22 de julio de 2012
Un árbol sano no puede dar frutos malos ni un árbol enfermo puede dar
frutos buenos. El árbol que no dé frutos buenos será cortado y echado al fuego.
Así pues, por sus frutos los reconocerán. No todo el que me diga: ¡Señor,
Señor!, entrará en el reino de los cielos, sino el que cumpla la voluntad de mi
Padre del cielo.
Mateo 7.18-21, La Biblia de nuestro pueblo
El Sermón del Monte ha sido visto siempre como el
gran resumen de lo que se espera que vivan y practiquen los cristianos/as o, en
otras palabras, como el punto de partida para una ética efectiva del
seguimiento de Jesús de Nazaret. Muchos, siguiendo la imagen del nuevo
legislador que sube a la montaña para que, igual que Moisés con las tablas de
la ley antigua, ven a Jesús estableciendo los nuevos mandamientos para la vida
que quiere ser fiel a Dios. De una u otra forma es posible advertir que los
lineamientos que da esa gran enseñanza se refieren al nuevo estado de cosas
introducido por Jesús y que brotan de él. Eduardo López Azpitarte lo ha
expresado así:
El Reino de Dios se realiza en la medida en que cada persona hace una
ofrenda libre y voluntaria al Señor y reconoce que su existencia depende por
completo de él. Cuando se ha descubierto esta verdad, la vida adquiere una orientación
diferente. Se ha encontrado el tesoro y la piedra preciosa (Mt 13.44-46), por
lo que vale la pena dejarlo todo y vivir en adelante con esta opción. A todos
los creyentes, como a los discípulos, “se les ha comunicado el secreto del
reinado de Dios” (Mr 4.11), que el Padre ha escondido a los sabios y entendidos
y ha revelado a la gente sencilla (Mt 11.26).[1]
Las acciones que se
espera sean producidas por los seguidores/as de Jesús en el mundo en pueden
sino estar en consonancia con lo que él hizo y dijo, pues si bien quedan al
parecer fuera de estos preceptos muchas de las cosas que se enfrentan en la
vida cotidiana, las bases simples que enuncian son aplicables a la totalidad de
la existencia. Con todo, la base espiritual o teológica de esa práctica se
afirma con particular énfasis para subrayar el grado de exigencia que Jesús mantuvo
y mantiene hoy para ser capaces de superar el legalismo esquizofrénico que, en
su momento, criticó en el discurso y en las acciones de los fariseos, quienes partían
de una enseñanza adecuada, pero que en el terreno de los hechos fallaban
rotundamente: “Porque les digo que si el modo de obrar de ustedes no supera al
de los letrados y fariseos, no entrarán en el reino de los cielos” (Mt 5.20).
Esta prueba tan grande demandaba, y lo sigue haciendo hoy, de una gran
creatividad por parte de los discípulos/as del Reino, que son considerados capaces
de articular la doctrina con la vida diaria, no sin conflictos claro está, pero
con la intención de hacer presentes los valores del reino de Dios en el mundo,
como algo efectivamente transformador.
Un rostro de esta
praxis en la actualidad tendría que ver, por ejemplo, con lo que podríamos
llamar el “eje” injusticia-superación de la impunidad-reparación del daño-restauración,
algo que en nuestras relaciones no se da de manera efectiva y mucho menos legal
o auténtica.
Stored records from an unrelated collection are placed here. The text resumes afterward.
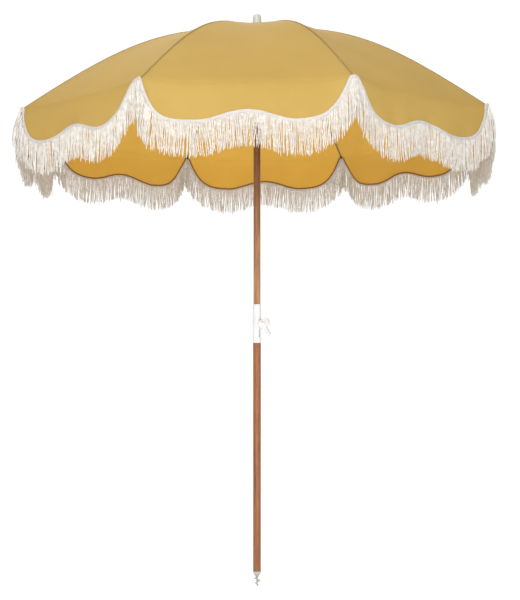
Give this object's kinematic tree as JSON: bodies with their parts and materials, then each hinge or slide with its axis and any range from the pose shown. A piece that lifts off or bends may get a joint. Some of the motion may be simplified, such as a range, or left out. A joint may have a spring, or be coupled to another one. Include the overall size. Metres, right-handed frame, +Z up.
{
  "type": "beach umbrella",
  "caption": "Folding beach umbrella with a scalloped, fringed cloth canopy on steel ribs, a two-part wooden pole with a clamp knob, and a sand auger tip.",
  "frame": {"origin": "the auger's tip, on the pole's axis", "axes": "+Z up along the pole, -Y towards the front panel, +X to the right of it"},
  "size_m": [1.8044, 1.8044, 2.318],
  "materials": {
    "pole_wood": "varnished, satin",
    "white_plastic": "satin moulded",
    "zinc_steel": "zinc plated",
    "dark_cap": "matt",
    "canopy_cloth": "woven canvas, matt",
    "fringe_cotton": "twisted cotton, matt"
  },
  "bodies": {
    "lower_mast": {"lower_pole": "pole_wood", "sand_auger": "white_plastic", "collar_clamp": "white_plastic", "collar_sleeve": "white_plastic"},
    "knob": {"clamp_knob": "white_plastic", "clamp_screw": "zinc_steel"},
    "upper_mast": {"upper_pole": "pole_wood", "crown_hub": "white_plastic", "finial": "white_plastic"},
    "catch": {"runner_catch": "zinc_steel"},
    "runner": {"runner": "white_plastic"},
    "rib_1": {"rib_1": "zinc_steel", "rib_cap_1": "dark_cap", "canopy_1": "canopy_cloth"},
    "stretcher_1": {"stretcher_1": "zinc_steel"},
    "skirt_1": {"valance_1": "canopy_cloth", "fringe_1": "fringe_cotton"},
    "rib_2": {"rib_2": "zinc_steel", "rib_cap_2": "dark_cap", "canopy_2": "canopy_cloth"},
    "stretcher_2": {"stretcher_2": "zinc_steel"},
    "skirt_2": {"valance_2": "canopy_cloth", "fringe_2": "fringe_cotton"},
    "rib_3": {"rib_3": "zinc_steel", "rib_cap_3": "dark_cap", "canopy_3": "canopy_cloth"},
    "stretcher_3": {"stretcher_3": "zinc_steel"},
    "skirt_3": {"valance_3": "canopy_cloth", "fringe_3": "fringe_cotton"},
    "rib_4": {"rib_4": "zinc_steel", "rib_cap_4": "dark_cap", "canopy_4": "canopy_cloth"},
    "stretcher_4": {"stretcher_4": "zinc_steel"},
    "skirt_4": {"valance_4": "canopy_cloth", "fringe_4": "fringe_cotton"},
    "rib_5": {"rib_5": "zinc_steel", "rib_cap_5": "dark_cap", "canopy_5": "canopy_cloth"},
    "stretcher_5": {"stretcher_5": "zinc_steel"},
    "skirt_5": {"valance_5": "canopy_cloth", "fringe_5": "fringe_cotton"},
    "rib_6": {"rib_6": "zinc_steel", "rib_cap_6": "dark_cap", "canopy_6": "canopy_cloth"},
    "stretcher_6": {"stretcher_6": "zinc_steel"},
    "skirt_6": {"valance_6": "canopy_cloth", "fringe_6": "fringe_cotton"},
    "rib_7": {"rib_7": "zinc_steel", "rib_cap_7": "dark_cap", "canopy_7": "canopy_cloth"},
    "stretcher_7": {"stretcher_7": "zinc_steel"},
    "skirt_7": {"valance_7": "canopy_cloth", "fringe_7": "fringe_cotton"},
    "rib_8": {"rib_8": "zinc_steel", "rib_cap_8": "dark_cap", "canopy_8": "canopy_cloth"},
    "stretcher_8": {"stretcher_8": "zinc_steel"},
    "skirt_8": {"valance_8": "canopy_cloth", "fringe_8": "fringe_cotton"}
  },
  "joints": [
    {"name": "clamp_knob_turn", "type": "hinge", "parent": "lower_mast", "child": "knob", "pos_m": [0, 0, 1.062], "axis": [0.8192, -0.5736, 0], "range_deg": [0, 270]},
    {"name": "height_slide", "type": "slide", "parent": "lower_mast", "child": "upper_mast", "axis": [0, 0, 1], "range_m": [-0.1, 0.2]},
    {"name": "catch_press", "type": "slide", "parent": "upper_mast", "child": "catch", "axis": [0, -1, 0], "range_m": [0, 0.0035], "stiffness_N_per_m": 1500, "springref_m": -0.001},
    {"name": "canopy_fold", "type": "hinge", "parent": "upper_mast", "child": "rib_1", "pos_m": [0.01148, -0.02772, 2.24607], "axis": [0.9239, 0.3827, 0], "range_deg": [0, 65.81], "deforming": ["canopy_1"]},
    {"name": "stretcher_fold_1", "type": "hinge", "parent": "rib_1", "child": "stretcher_1", "pos_m": [0.1636, -0.39496, 2.16512], "axis": [0.9239, 0.3827, 0], "range_deg": [-116.3, 0]},
    {"name": "skirt_swing_1", "type": "hinge", "parent": "rib_1", "child": "skirt_1", "pos_m": [0.36355, -0.87769, 1.8694], "axis": [0.9239, 0.3827, 0], "range_deg": [-65.9, 0], "deforming": ["valance_1", "fringe_1"]},
    {"name": "rib_fold_2", "type": "hinge", "parent": "upper_mast", "child": "rib_2", "pos_m": [0.02772, -0.01148, 2.24607], "axis": [0.3827, 0.9239, 0], "range_deg": [0, 65.82], "deforming": ["canopy_2"]},
    {"name": "stretcher_fold_2", "type": "hinge", "parent": "rib_2", "child": "stretcher_2", "pos_m": [0.39496, -0.1636, 2.16512], "axis": [0.3827, 0.9239, 0], "range_deg": [-116.3, 0]},
    {"name": "skirt_swing_2", "type": "hinge", "parent": "rib_2", "child": "skirt_2", "pos_m": [0.87769, -0.36355, 1.8694], "axis": [0.3827, 0.9239, 0], "range_deg": [-65.9, 0], "deforming": ["valance_2", "fringe_2"]},
    {"name": "rib_fold_3", "type": "hinge", "parent": "upper_mast", "child": "rib_3", "pos_m": [0.02772, 0.01148, 2.24607], "axis": [-0.3827, 0.9239, 0], "range_deg": [0, 65.82], "deforming": ["canopy_3"]},
    {"name": "stretcher_fold_3", "type": "hinge", "parent": "rib_3", "child": "stretcher_3", "pos_m": [0.39496, 0.1636, 2.16512], "axis": [-0.3827, 0.9239, 0], "range_deg": [-116.3, 0]},
    {"name": "skirt_swing_3", "type": "hinge", "parent": "rib_3", "child": "skirt_3", "pos_m": [0.87769, 0.36355, 1.8694], "axis": [-0.3827, 0.9239, 0], "range_deg": [-65.9, 0], "deforming": ["valance_3", "fringe_3"]},
    {"name": "rib_fold_4", "type": "hinge", "parent": "upper_mast", "child": "rib_4", "pos_m": [0.01148, 0.02772, 2.24607], "axis": [-0.9239, 0.3827, 0], "range_deg": [0, 65.82], "deforming": ["canopy_4"]},
    {"name": "stretcher_fold_4", "type": "hinge", "parent": "rib_4", "child": "stretcher_4", "pos_m": [0.1636, 0.39496, 2.16512], "axis": [-0.9239, 0.3827, 0], "range_deg": [-116.3, 0]},
    {"name": "skirt_swing_4", "type": "hinge", "parent": "rib_4", "child": "skirt_4", "pos_m": [0.36355, 0.87769, 1.8694], "axis": [-0.9239, 0.3827, 0], "range_deg": [-65.9, 0], "deforming": ["valance_4", "fringe_4"]},
    {"name": "rib_fold_5", "type": "hinge", "parent": "upper_mast", "child": "rib_5", "pos_m": [-0.01148, 0.02772, 2.24607], "axis": [-0.9239, -0.3827, 0], "range_deg": [0, 65.82], "deforming": ["canopy_5"]},
    {"name": "stretcher_fold_5", "type": "hinge", "parent": "rib_5", "child": "stretcher_5", "pos_m": [-0.1636, 0.39496, 2.16512], "axis": [-0.9239, -0.3827, 0], "range_deg": [-116.3, 0]},
    {"name": "skirt_swing_5", "type": "hinge", "parent": "rib_5", "child": "skirt_5", "pos_m": [-0.36355, 0.87769, 1.8694], "axis": [-0.9239, -0.3827, 0], "range_deg": [-65.9, 0], "deforming": ["valance_5", "fringe_5"]},
    {"name": "rib_fold_6", "type": "hinge", "parent": "upper_mast", "child": "rib_6", "pos_m": [-0.02772, 0.01148, 2.24607], "axis": [-0.3827, -0.9239, 0], "range_deg": [0, 65.82], "deforming": ["canopy_6"]},
    {"name": "stretcher_fold_6", "type": "hinge", "parent": "rib_6", "child": "stretcher_6", "pos_m": [-0.39496, 0.1636, 2.16512], "axis": [-0.3827, -0.9239, 0], "range_deg": [-116.3, 0]},
    {"name": "skirt_swing_6", "type": "hinge", "parent": "rib_6", "child": "skirt_6", "pos_m": [-0.87769, 0.36355, 1.8694], "axis": [-0.3827, -0.9239, 0], "range_deg": [-65.9, 0], "deforming": ["valance_6", "fringe_6"]},
    {"name": "rib_fold_7", "type": "hinge", "parent": "upper_mast", "child": "rib_7", "pos_m": [-0.02772, -0.01148, 2.24607], "axis": [0.3827, -0.9239, 0], "range_deg": [0, 65.82], "deforming": ["canopy_7"]},
    {"name": "stretcher_fold_7", "type": "hinge", "parent": "rib_7", "child": "stretcher_7", "pos_m": [-0.39496, -0.1636, 2.16512], "axis": [0.3827, -0.9239, 0], "range_deg": [-116.3, 0]},
    {"name": "skirt_swing_7", "type": "hinge", "parent": "rib_7", "child": "skirt_7", "pos_m": [-0.87769, -0.36355, 1.8694], "axis": [0.3827, -0.9239, 0], "range_deg": [-65.9, 0], "deforming": ["valance_7", "fringe_7"]},
    {"name": "rib_fold_8", "type": "hinge", "parent": "upper_mast", "child": "rib_8", "pos_m": [-0.01148, -0.02772, 2.24607], "axis": [0.9239, -0.3827, 0], "range_deg": [0, 65.82], "deforming": ["canopy_8"]},
    {"name": "stretcher_fold_8", "type": "hinge", "parent": "rib_8", "child": "stretcher_8", "pos_m": [-0.1636, -0.39496, 2.16512], "axis": [0.9239, -0.3827, 0], "range_deg": [-116.3, 0]},
    {"name": "skirt_swing_8", "type": "hinge", "parent": "rib_8", "child": "skirt_8", "pos_m": [-0.36355, -0.87769, 1.8694], "axis": [0.9239, -0.3827, 0], "range_deg": [-65.9, 0], "deforming": ["valance_8", "fringe_8"]},
    {"name": "runner_slide", "type": "slide", "parent": "upper_mast", "child": "runner", "axis": [0, 0, 1], "range_m": [-0.5413, 0]}
  ],
  "couplings": [
    {"joint": "stretcher_fold_1", "follows": "canopy_fold", "ratio": -1.7667},
    {"joint": "skirt_swing_1", "follows": "canopy_fold", "ratio": -1},
    {"joint": "rib_fold_2", "follows": "canopy_fold", "ratio": 1},
    {"joint": "stretcher_fold_2", "follows": "canopy_fold", "ratio": -1.7667},
    {"joint": "skirt_swing_2", "follows": "canopy_fold", "ratio": -1},
    {"joint": "rib_fold_3", "follows": "canopy_fold", "ratio": 1},
    {"joint": "stretcher_fold_3", "follows": "canopy_fold", "ratio": -1.7667},
    {"joint": "skirt_swing_3", "follows": "canopy_fold", "ratio": -1},
    {"joint": "rib_fold_4", "follows": "canopy_fold", "ratio": 1},
    {"joint": "stretcher_fold_4", "follows": "canopy_fold", "ratio": -1.7667},
    {"joint": "skirt_swing_4", "follows": "canopy_fold", "ratio": -1},
    {"joint": "rib_fold_5", "follows": "canopy_fold", "ratio": 1},
    {"joint": "stretcher_fold_5", "follows": "canopy_fold", "ratio": -1.7667},
    {"joint": "skirt_swing_5", "follows": "canopy_fold", "ratio": -1},
    {"joint": "rib_fold_6", "follows": "canopy_fold", "ratio": 1},
    {"joint": "stretcher_fold_6", "follows": "canopy_fold", "ratio": -1.7667},
    {"joint": "skirt_swing_6", "follows": "canopy_fold", "ratio": -1},
    {"joint": "rib_fold_7", "follows": "canopy_fold", "ratio": 1},
    {"joint": "stretcher_fold_7", "follows": "canopy_fold", "ratio": -1.7667},
    {"joint": "skirt_swing_7", "follows": "canopy_fold", "ratio": -1},
    {"joint": "rib_fold_8", "follows": "canopy_fold", "ratio": 1},
    {"joint": "stretcher_fold_8", "follows": "canopy_fold", "ratio": -1.7667},
    {"joint": "skirt_swing_8", "follows": "canopy_fold", "ratio": -1},
    {"joint": "runner_slide", "follows": "canopy_fold", "m_per_rad": -0.47119}
  ]
}
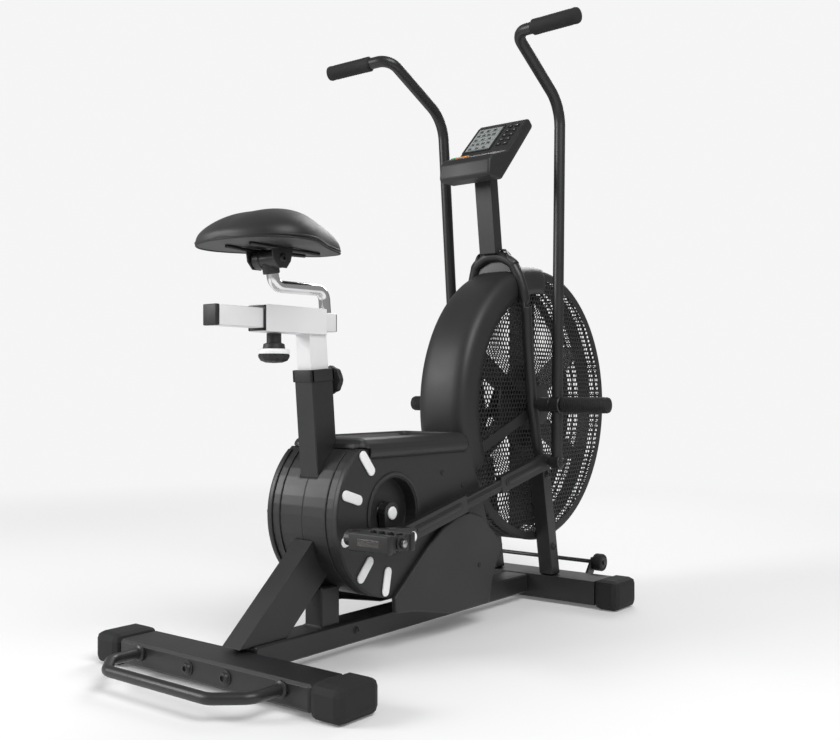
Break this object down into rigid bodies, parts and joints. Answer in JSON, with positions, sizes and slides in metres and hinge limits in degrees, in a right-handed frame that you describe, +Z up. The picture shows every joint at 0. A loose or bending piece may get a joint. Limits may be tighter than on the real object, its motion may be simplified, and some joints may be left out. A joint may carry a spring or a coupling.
{
  "type": "air bike",
  "caption": "Fan-resistance exercise bike with swinging arm levers, double-throw cranks, caged fan, adjustable saddle and small console.",
  "frame": {"origin": "centre of the footprint box, on the floor", "axes": "+Z up, +Y towards the fan at the front, +X to the rider's right"},
  "size_m": [0.6092, 1.3929, 1.2699],
  "materials": {
    "black_paint": "satin black powder coat",
    "black_plastic": "matte black",
    "rubber": "matte black rubber",
    "perforated_steel": "satin black, perforated",
    "silver_steel": "silver-grey paint",
    "chrome": "polished",
    "saddle_vinyl": "matte black vinyl",
    "screen": "grey display",
    "orange": "orange rubber key",
    "red": "red key",
    "green": "green key",
    "belt_rubber": "ribbed belt",
    "raw_steel": "bare steel",
    "white_plastic": "white inserts"
  },
  "bodies": {
    "frame": {"rear_stabiliser": "black_paint", "front_stabiliser": "black_paint", "base_beam": "black_paint", "lift_handle": "black_paint", "rear_leg": "black_paint", "seat_tube": "black_paint", "fork_bar_left": "black_paint", "fork_bar_right": "black_paint", "front_column_right": "black_paint", "front_column_left": "black_paint", "hoop_tube": "black_paint", "console_mast": "black_paint", "right_drive_cover": "black_plastic", "left_drive_cover": "black_plastic", "right_belt_cover": "black_plastic", "left_belt_cover": "black_plastic", "tray_cover": "black_plastic", "fan_shroud": "black_plastic", "console_body": "black_plastic", "rear_cap_right": "rubber", "rear_cap_left": "rubber", "front_cap_right": "rubber", "front_cap_left": "rubber", "foot_peg_right": "rubber", "foot_peg_left": "rubber", "cage_panel_left": "perforated_steel", "cage_panel_right": "perforated_steel", "cage_rim": "perforated_steel", "console_screen": "screen", "first_belt": "belt_rubber", "second_belt": "belt_rubber", "fan_axle": "raw_steel", "slot_inserts_left": "white_plastic", "slot_inserts_right": "white_plastic"},
    "crankset": {"crank_axle": "raw_steel", "crank_pulley": "raw_steel", "crank_arm_right": "black_paint", "crank_arm_left": "black_paint"},
    "pedal_r": {"pedal_right": "black_plastic"},
    "pedal_l": {"pedal_left": "black_plastic"},
    "rod_r": {"rod_right": "black_paint"},
    "rod_l": {"rod_left": "black_paint"},
    "lever_r": {"lever_right": "black_paint", "grip_right": "rubber"},
    "lever_l": {"lever_left": "black_paint", "grip_left": "rubber"},
    "jackshaft": {"jack_shaft": "raw_steel"},
    "fan": {"fan_wheel": "black_paint"},
    "seatpost": {"seat_post": "silver_steel"},
    "seatknob": {"seat_knob": "black_plastic"},
    "slider": {"slider_bar": "silver_steel", "saddle_post": "chrome", "saddle_clamp": "black_paint"},
    "sliderknob": {"slider_knob": "black_plastic"},
    "saddle_top": {"saddle": "saddle_vinyl"},
    "wheel_r": {"transport_wheel_right": "rubber"},
    "wheel_l": {"transport_wheel_left": "rubber"},
    "start_key": {"start_button": "orange"},
    "stop_key": {"stop_button": "red"},
    "mode_key": {"mode_button": "green"}
  },
  "joints": [
    {"name": "crank_spin", "type": "hinge", "parent": "frame", "child": "crankset", "pos_m": [0, -0.20185, 0.263], "axis": [1, 0, 0], "continuous": true},
    {"name": "pedal_right_spin", "type": "hinge", "parent": "crankset", "child": "pedal_r", "pos_m": [0.195, -0.36623, 0.2399], "axis": [1, 0, 0], "continuous": true},
    {"name": "pedal_left_spin", "type": "hinge", "parent": "crankset", "child": "pedal_l", "pos_m": [-0.195, -0.03747, 0.2861], "axis": [1, 0, 0], "continuous": true},
    {"name": "rod_right_pivot", "type": "hinge", "parent": "crankset", "child": "rod_r", "pos_m": [0.11, -0.203, 0.22302], "axis": [1, 0, 0], "continuous": true},
    {"name": "rod_left_pivot", "type": "hinge", "parent": "crankset", "child": "rod_l", "pos_m": [-0.11, -0.2007, 0.30298], "axis": [1, 0, 0], "continuous": true},
    {"name": "jack_spin", "type": "hinge", "parent": "frame", "child": "jackshaft", "pos_m": [0, 0.01115, 0.15], "axis": [1, 0, 0], "continuous": true},
    {"name": "fan_spin", "type": "hinge", "parent": "frame", "child": "fan", "pos_m": [0, 0.38115, 0.46], "axis": [1, 0, 0], "continuous": true},
    {"name": "lever_right_swing", "type": "hinge", "parent": "frame", "child": "lever_r", "pos_m": [0.14, 0.31615, 0.462], "axis": [1, 0, 0], "range_deg": [-15, 21]},
    {"name": "lever_left_swing", "type": "hinge", "parent": "frame", "child": "lever_l", "pos_m": [-0.14, 0.31615, 0.462], "axis": [1, 0, 0], "range_deg": [-21, 15]},
    {"name": "seat_height", "type": "slide", "parent": "frame", "child": "seatpost", "axis": [0, -0.0837, 0.9965], "range_m": [-0.04, 0.08]},
    {"name": "saddle_fore_aft", "type": "slide", "parent": "seatpost", "child": "slider", "axis": [0, 1, 0], "range_m": [-0.006, 0.07]},
    {"name": "saddle_tilt", "type": "hinge", "parent": "slider", "child": "saddle_top", "pos_m": [0, -0.44085, 0.7265], "axis": [1, 0, 0], "range_deg": [-10, 10]},
    {"name": "seat_knob_pull", "type": "slide", "parent": "frame", "child": "seatknob", "axis": [0, 1, 0], "range_m": [0, 0.01], "stiffness_N_per_m": 800},
    {"name": "slider_knob_turn", "type": "hinge", "parent": "seatpost", "child": "sliderknob", "pos_m": [0, -0.42955, 0.57], "axis": [0, 0, 1], "range_deg": [-180, 180]},
    {"name": "wheel_right_spin", "type": "hinge", "parent": "frame", "child": "wheel_r", "pos_m": [0.151, 0.49715, 0.083], "axis": [1, 0, 0], "continuous": true},
    {"name": "wheel_left_spin", "type": "hinge", "parent": "frame", "child": "wheel_l", "pos_m": [-0.151, 0.49715, 0.083], "axis": [1, 0, 0], "continuous": true},
    {"name": "start_press", "type": "slide", "parent": "frame", "child": "start_key", "axis": [0, 0.3019, -0.9533], "range_m": [0, 0.0012], "stiffness_N_per_m": 300},
    {"name": "stop_press", "type": "slide", "parent": "frame", "child": "stop_key", "axis": [0, 0.3019, -0.9533], "range_m": [0, 0.0012], "stiffness_N_per_m": 300},
    {"name": "mode_press", "type": "slide", "parent": "frame", "child": "mode_key", "axis": [0, 0.3019, -0.9533], "range_m": [0, 0.0012], "stiffness_N_per_m": 300}
  ],
  "couplings": [
    {"joint": "rod_right_pivot", "follows": "crank_spin", "ratio": -1},
    {"joint": "rod_left_pivot", "follows": "crank_spin", "ratio": -1},
    {"joint": "jack_spin", "follows": "crank_spin", "ratio": 3.7333},
    {"joint": "fan_spin", "follows": "crank_spin", "ratio": 6.4711},
    {"joint": "lever_left_swing", "follows": "lever_right_swing", "ratio": -1}
  ]
}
Lejos debe quedar, en el espíritu de otras épocas, solapar a los
delincuentes domésticos que aprovechan y abusan de la confianza de las demás
personas para hacer de las suyas. Por allí puede seguirse la interpretación de
la metáfora del árbol sano y enfermo que evidencia la radicalidad con que Jesús
afrontó la convivencia del bien y del mal al ser filtrados o medidos por la
vara del Reino, pues éste no tolera que se exhiba como propio lo que le es
ajeno y extraño. Los frutos malos no le pertenecen y son la negación de sus
valores que, encarnados en la actuación de Jesús, se vuelven a realizar en la
vida de sus seguidores/as de todos los tiempos. Estamos ante un “estilo de vida”
que no admite negociaciones que pongan en entredicho sus cimientos mismos, es
decir, la realidad plena y expectante de un Reino de justicia, paz y armonía
vital. Toda acción guiada por estos parámetros opondrá una feroz resistencia al
mal que trata de dominar las estructuras sociales y las vidas concretas de los
seres humanos.
[1] Eduardo López
Azpitarte, Fundamentación de la ética
cristiana. Madrid, Paulinas, 1991 (Perspectivas y retos), p. 61.